Karp and other visiting scholars at the center said many Jews had indeed done well in modern business and finance. They trace the financial success of Jews in the Western world to a cultural emphasis on education coupled with centuries of persecution that forced Jews to disperse around the world – creating the foundation for global trade networks – and discrimination that shut Jews out of the most prestigious jobs. That honed a talent for spotting opportunity on the fringes of the economic world. Jews were among the first, for example, to see the mass-audience potential in movies and recorded music by black artists, Karp said.
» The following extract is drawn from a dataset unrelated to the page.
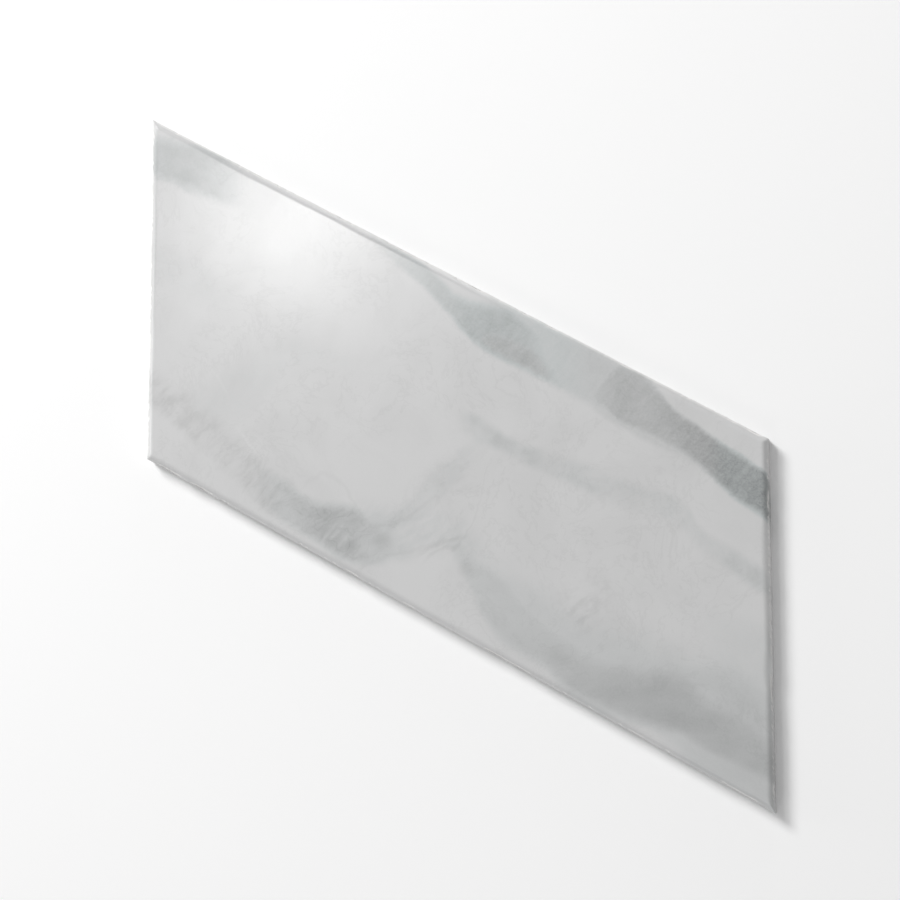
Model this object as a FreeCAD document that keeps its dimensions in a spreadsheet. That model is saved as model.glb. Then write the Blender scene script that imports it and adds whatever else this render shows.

The downside of economic success throughout much of Jewish history was that it fueled resentment and harsh treatment from competing groups, the scholars said.

“If you wanted to criticize Jewish society, you would use their . . . economic success as a stick to beat them with,” said Adam Teller, a University of Haifa historian who with Karp and Derek Penslar, of the University of Toronto, proposed devoting this year at the Katz Center to economic history.

This story, from the Philadelphia Inquirer, leaves a lot of questions unanswered. Mainly how Jews ended up being business all-stars and whether there was anything innate in Judaism that gave them this advantage. This is, of course, a difficult subject to tackle.

For deeper study, I strongly recommend Yuri Slezkine’s “The Jewish Century.” I have detailed notes on the book back at the office that I’ll share soon. Books that you might want to refrain from include “The Protocols of the Elders of Zion” anything from Kevin MacDonald’s “Culture of Critique” series.